To do: Restate the entire listing word for word.

* begin Given data *

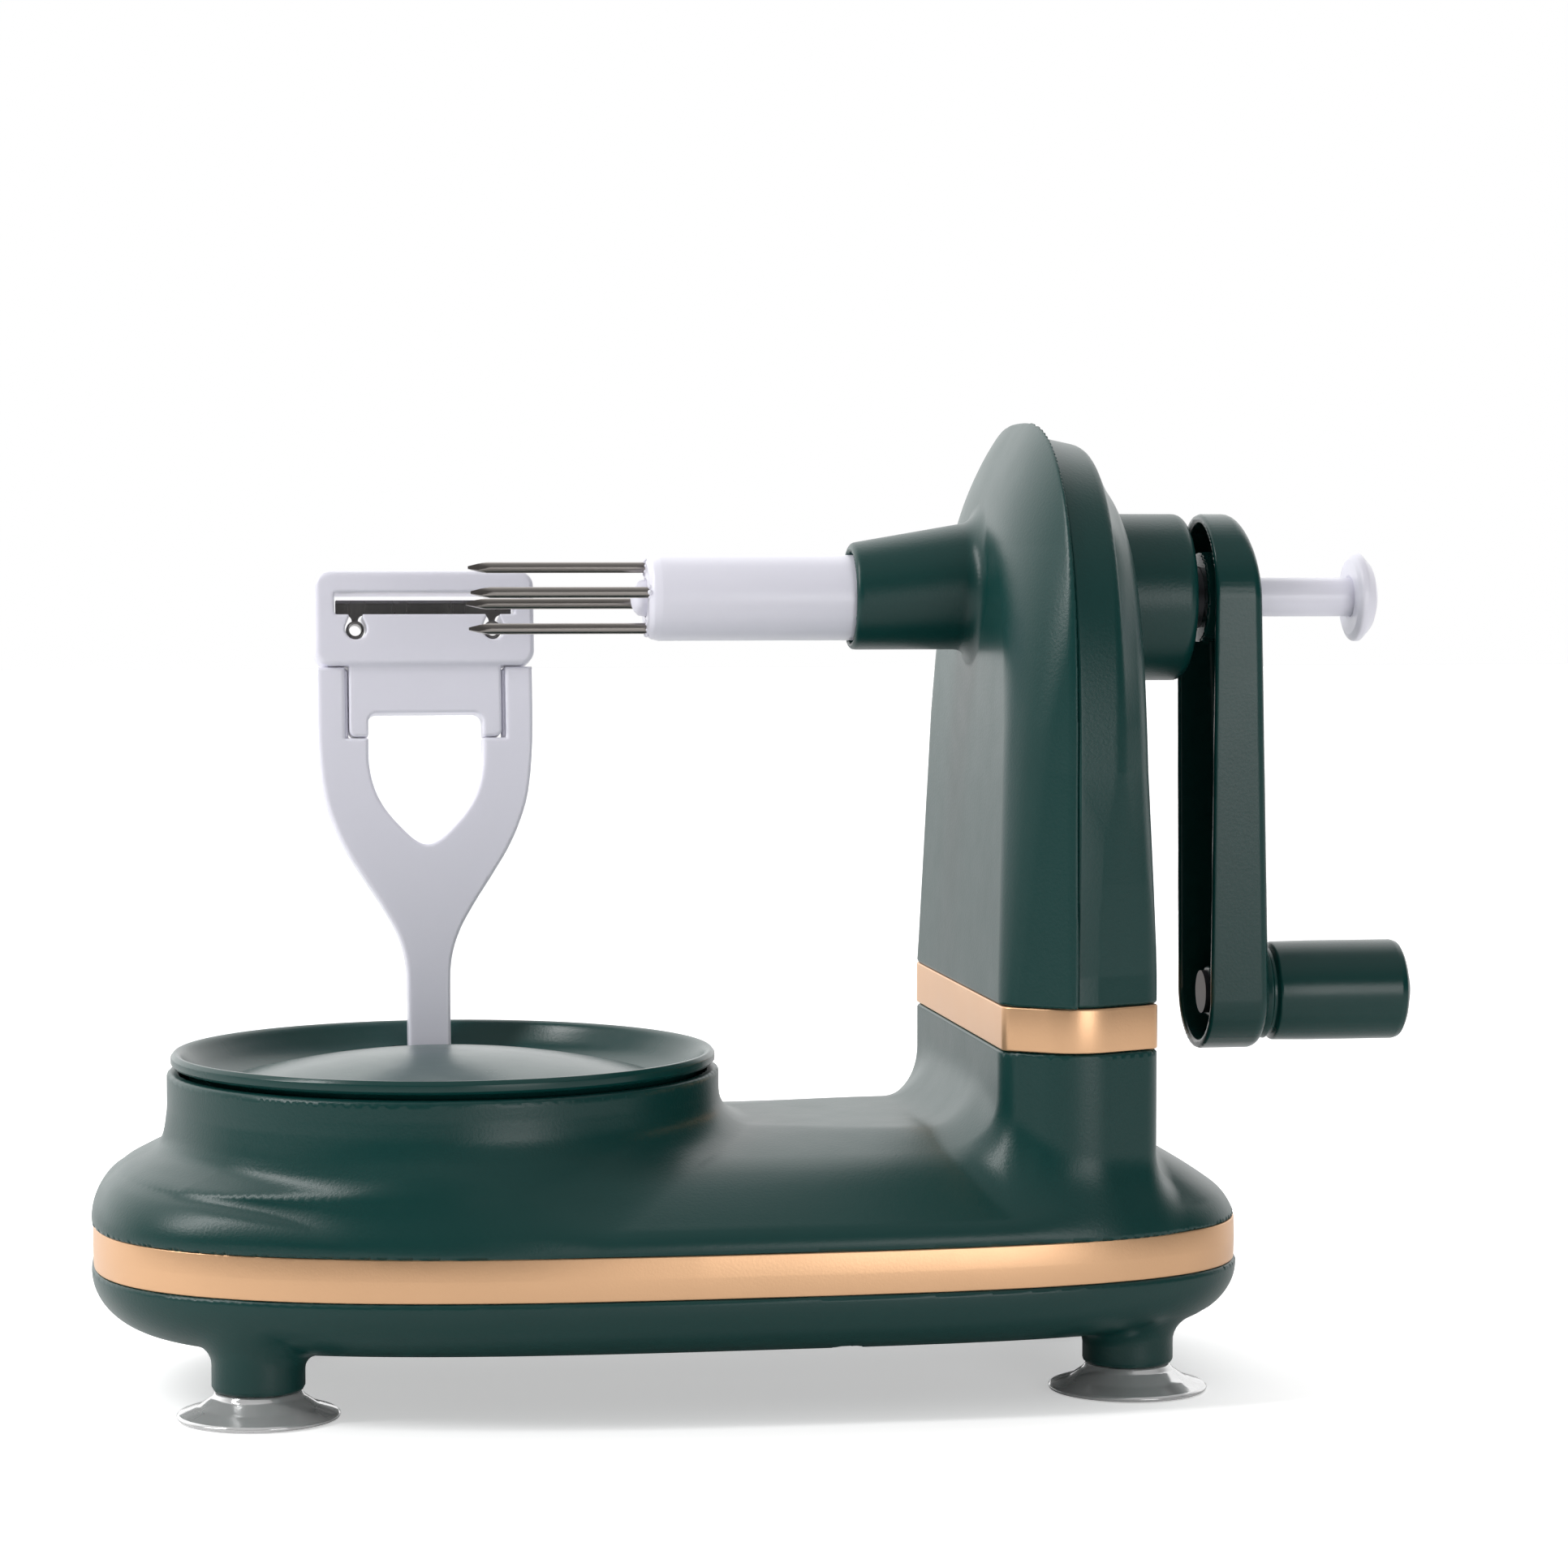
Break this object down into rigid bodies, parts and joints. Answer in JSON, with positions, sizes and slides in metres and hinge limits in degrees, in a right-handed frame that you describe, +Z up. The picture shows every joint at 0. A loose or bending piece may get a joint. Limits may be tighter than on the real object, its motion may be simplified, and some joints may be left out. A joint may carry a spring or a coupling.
{
  "type": "apple peeler",
  "caption": "Hand-cranked fruit peeler: fork spindle, geared turntable with a sprung peeling arm, and a base on suction cups.",
  "frame": {"origin": "middle of the footprint box, on the surface the suction cups stand on", "axes": "+X from the turntable to the crank, +Y to the back, +Z up"},
  "size_m": [0.308, 0.144, 0.2185],
  "materials": {
    "green_shell": "deep green moulded plastic, satin gloss",
    "gold_trim": "champagne gold satin trim",
    "clear_cup": "clear soft plastic",
    "white_plastic": "cool white moulded plastic",
    "bright_steel": "polished stainless steel",
    "plated_steel": "zinc plated",
    "dark_steel": "black oxide",
    "gear_nylon": "natural nylon",
    "bush_plastic": "acetal",
    "bush_brass": "turned"
  },
  "bodies": {
    "base": {"base_upper_shell": "green_shell", "base_trim_band": "gold_trim", "base_lower_pan": "green_shell", "base_screws": "plated_steel", "suction_cup_front_left": "clear_cup", "suction_cup_back_left": "clear_cup", "suction_cup_front_right": "clear_cup", "suction_cup_back_right": "clear_cup", "tower_front_shell": "green_shell", "tower_rear_shell": "green_shell", "tower_trim_band": "gold_trim", "tower_screws": "plated_steel", "spindle_bush_front": "bush_plastic", "spindle_bush_rear": "bush_plastic", "column_bracket": "dark_steel", "bracket_screws": "plated_steel", "column_bush_upper": "bush_brass", "column_bush_lower": "bush_brass", "gear_plate": "plated_steel", "plate_screws_set": "plated_steel", "turntable_post": "plated_steel", "turntable_retainer": "plated_steel", "idler_pin": "plated_steel", "reducer_pin": "plated_steel"},
    "crank": {"spindle_tube": "dark_steel", "spindle_bevel": "gear_nylon", "fork_sleeve": "white_plastic", "fork_tines": "bright_steel", "crank_arm": "green_shell", "crank_set_screws": "dark_steel", "grip_pin": "dark_steel"},
    "grip": {"crank_grip": "green_shell", "grip_cap": "green_shell"},
    "ejector": {"ejector_rod": "bright_steel", "ejector_tip": "white_plastic", "ejector_stem": "white_plastic", "ejector_knob": "white_plastic"},
    "column": {"column_shaft": "plated_steel", "column_bevel": "gear_nylon", "column_pinion": "gear_nylon"},
    "reducer": {"reducer_gear": "gear_nylon"},
    "idler": {"idler_gear": "gear_nylon"},
    "turntable": {"turntable_gear": "gear_nylon", "turntable_plate": "green_shell", "turntable_dome": "green_shell", "turntable_screws": "plated_steel", "arm_pivot_pin": "bright_steel", "arm_spring": "dark_steel"},
    "arm": {"peeler_arm": "white_plastic"},
    "head": {"blade_holder": "white_plastic", "peeling_blade": "bright_steel", "blade_pegs": "bright_steel"}
  },
  "joints": [
    {"name": "crank_turn", "type": "hinge", "parent": "base", "child": "crank", "pos_m": [0, 0, 0.178], "axis": [1, 0, 0], "range_deg": [-6210, 1620]},
    {"name": "grip_spin", "type": "hinge", "parent": "crank", "child": "grip", "pos_m": [0.13, 0, 0.0854], "axis": [1, 0, 0], "continuous": true},
    {"name": "ejector_push", "type": "slide", "parent": "crank", "child": "ejector", "axis": [-1, 0, 0], "range_m": [0, 0.0175]},
    {"name": "column_turn", "type": "hinge", "parent": "base", "child": "column", "pos_m": [0.0635, 0, 0.1], "axis": [0, 0, 1], "range_deg": [-4141, 1081]},
    {"name": "reducer_turn", "type": "hinge", "parent": "base", "child": "reducer", "pos_m": [0.0185, 0, 0.05], "axis": [0, 0, 1], "range_deg": [-271, 1036]},
    {"name": "idler_turn", "type": "hinge", "parent": "base", "child": "idler", "pos_m": [-0.009, 0, 0.045], "axis": [0, 0, 1], "range_deg": [-389, 102]},
    {"name": "turntable_turn", "type": "hinge", "parent": "base", "child": "turntable", "pos_m": [-0.074, 0, 0.07], "axis": [0, 0, 1], "range_deg": [-45.5, 173]},
    {"name": "arm_swing", "type": "hinge", "parent": "turntable", "child": "arm", "pos_m": [-0.074, 0.05, 0.065], "axis": [-1, 0, 0], "range_deg": [-24, 0]},
    {"name": "head_slide", "type": "slide", "parent": "arm", "child": "head", "axis": [0, 0.1392, 0.9903], "range_m": [0, 0.018]}
  ],
  "couplings": [
    {"joint": "column_turn", "follows": "crank_turn", "ratio": 0.66667},
    {"joint": "reducer_turn", "follows": "crank_turn", "ratio": -0.16667},
    {"joint": "idler_turn", "follows": "crank_turn", "ratio": 0.0625},
    {"joint": "turntable_turn", "follows": "crank_turn", "ratio": -0.027778}
  ]
}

* end Given data *

Correct response:
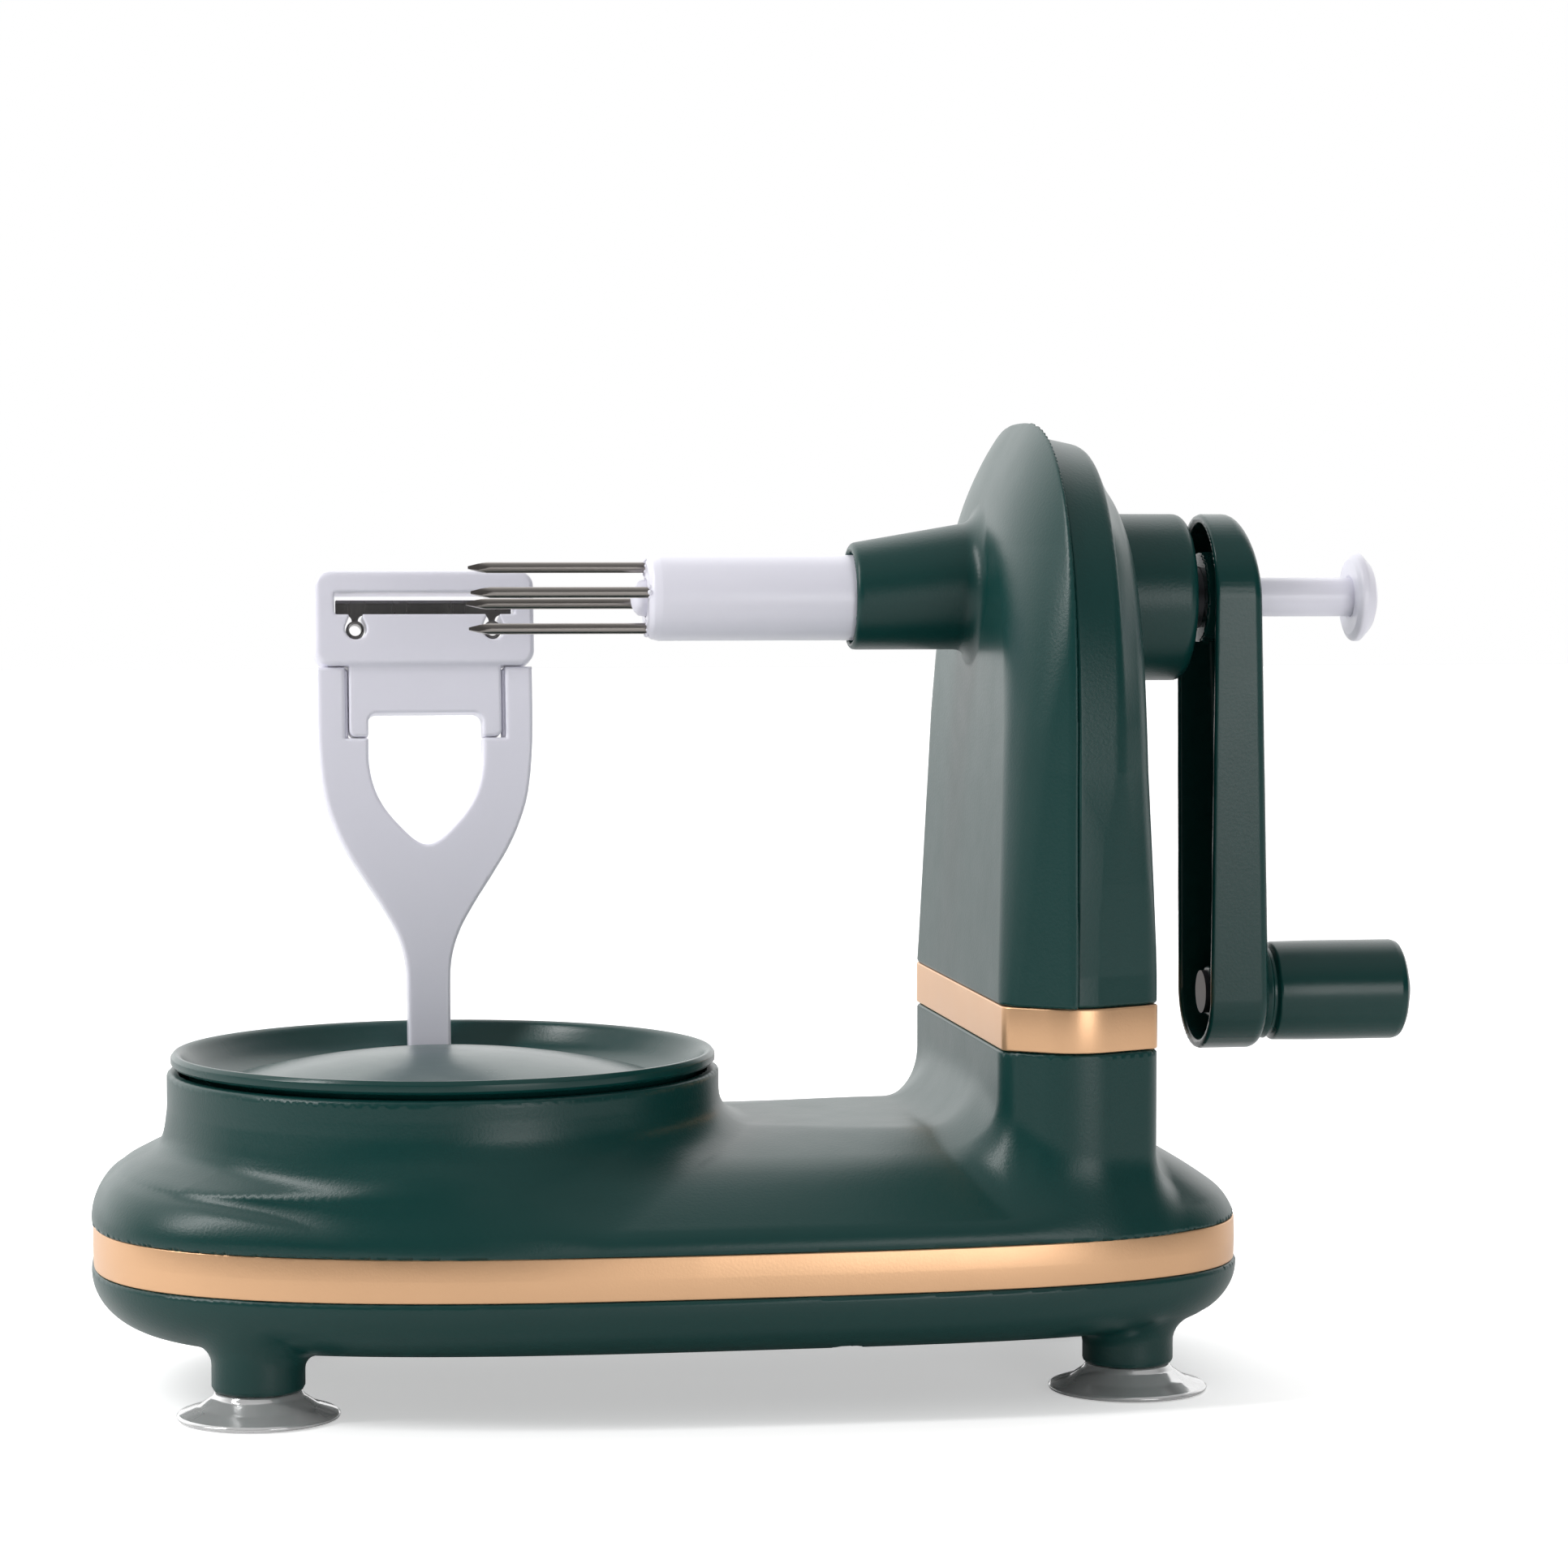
Break this object down into rigid bodies, parts and joints. Answer in JSON, with positions, sizes and slides in metres and hinge limits in degrees, in a right-handed frame that you describe, +Z up. The picture shows every joint at 0. A loose or bending piece may get a joint. Limits may be tighter than on the real object, its motion may be simplified, and some joints may be left out. A joint may carry a spring or a coupling.
{
  "type": "apple peeler",
  "caption": "Hand-cranked fruit peeler: fork spindle, geared turntable with a sprung peeling arm, and a base on suction cups.",
  "frame": {"origin": "middle of the footprint box, on the surface the suction cups stand on", "axes": "+X from the turntable to the crank, +Y to the back, +Z up"},
  "size_m": [0.308, 0.144, 0.2185],
  "materials": {
    "green_shell": "deep green moulded plastic, satin gloss",
    "gold_trim": "champagne gold satin trim",
    "clear_cup": "clear soft plastic",
    "white_plastic": "cool white moulded plastic",
    "bright_steel": "polished stainless steel",
    "plated_steel": "zinc plated",
    "dark_steel": "black oxide",
    "gear_nylon": "natural nylon",
    "bush_plastic": "acetal",
    "bush_brass": "turned"
  },
  "bodies": {
    "base": {"base_upper_shell": "green_shell", "base_trim_band": "gold_trim", "base_lower_pan": "green_shell", "base_screws": "plated_steel", "suction_cup_front_left": "clear_cup", "suction_cup_back_left": "clear_cup", "suction_cup_front_right": "clear_cup", "suction_cup_back_right": "clear_cup", "tower_front_shell": "green_shell", "tower_rear_shell": "green_shell", "tower_trim_band": "gold_trim", "tower_screws": "plated_steel", "spindle_bush_front": "bush_plastic", "spindle_bush_rear": "bush_plastic", "column_bracket": "dark_steel", "bracket_screws": "plated_steel", "column_bush_upper": "bush_brass", "column_bush_lower": "bush_brass", "gear_plate": "plated_steel", "plate_screws_set": "plated_steel", "turntable_post": "plated_steel", "turntable_retainer": "plated_steel", "idler_pin": "plated_steel", "reducer_pin": "plated_steel"},
    "crank": {"spindle_tube": "dark_steel", "spindle_bevel": "gear_nylon", "fork_sleeve": "white_plastic", "fork_tines": "bright_steel", "crank_arm": "green_shell", "crank_set_screws": "dark_steel", "grip_pin": "dark_steel"},
    "grip": {"crank_grip": "green_shell", "grip_cap": "green_shell"},
    "ejector": {"ejector_rod": "bright_steel", "ejector_tip": "white_plastic", "ejector_stem": "white_plastic", "ejector_knob": "white_plastic"},
    "column": {"column_shaft": "plated_steel", "column_bevel": "gear_nylon", "column_pinion": "gear_nylon"},
    "reducer": {"reducer_gear": "gear_nylon"},
    "idler": {"idler_gear": "gear_nylon"},
    "turntable": {"turntable_gear": "gear_nylon", "turntable_plate": "green_shell", "turntable_dome": "green_shell", "turntable_screws": "plated_steel", "arm_pivot_pin": "bright_steel", "arm_spring": "dark_steel"},
    "arm": {"peeler_arm": "white_plastic"},
    "head": {"blade_holder": "white_plastic", "peeling_blade": "bright_steel", "blade_pegs": "bright_steel"}
  },
  "joints": [
    {"name": "crank_turn", "type": "hinge", "parent": "base", "child": "crank", "pos_m": [0, 0, 0.178], "axis": [1, 0, 0], "range_deg": [-6210, 1620]},
    {"name": "grip_spin", "type": "hinge", "parent": "crank", "child": "grip", "pos_m": [0.13, 0, 0.0854], "axis": [1, 0, 0], "continuous": true},
    {"name": "ejector_push", "type": "slide", "parent": "crank", "child": "ejector", "axis": [-1, 0, 0], "range_m": [0, 0.0175]},
    {"name": "column_turn", "type": "hinge", "parent": "base", "child": "column", "pos_m": [0.0635, 0, 0.1], "axis": [0, 0, 1], "range_deg": [-4141, 1081]},
    {"name": "reducer_turn", "type": "hinge", "parent": "base", "child": "reducer", "pos_m": [0.0185, 0, 0.05], "axis": [0, 0, 1], "range_deg": [-271, 1036]},
    {"name": "idler_turn", "type": "hinge", "parent": "base", "child": "idler", "pos_m": [-0.009, 0, 0.045], "axis": [0, 0, 1], "range_deg": [-389, 102]},
    {"name": "turntable_turn", "type": "hinge", "parent": "base", "child": "turntable", "pos_m": [-0.074, 0, 0.07], "axis": [0, 0, 1], "range_deg": [-45.5, 173]},
    {"name": "arm_swing", "type": "hinge", "parent": "turntable", "child": "arm", "pos_m": [-0.074, 0.05, 0.065], "axis": [-1, 0, 0], "range_deg": [-24, 0]},
    {"name": "head_slide", "type": "slide", "parent": "arm", "child": "head", "axis": [0, 0.1392, 0.9903], "range_m": [0, 0.018]}
  ],
  "couplings": [
    {"joint": "column_turn", "follows": "crank_turn", "ratio": 0.66667},
    {"joint": "reducer_turn", "follows": "crank_turn", "ratio": -0.16667},
    {"joint": "idler_turn", "follows": "crank_turn", "ratio": 0.0625},
    {"joint": "turntable_turn", "follows": "crank_turn", "ratio": -0.027778}
  ]
}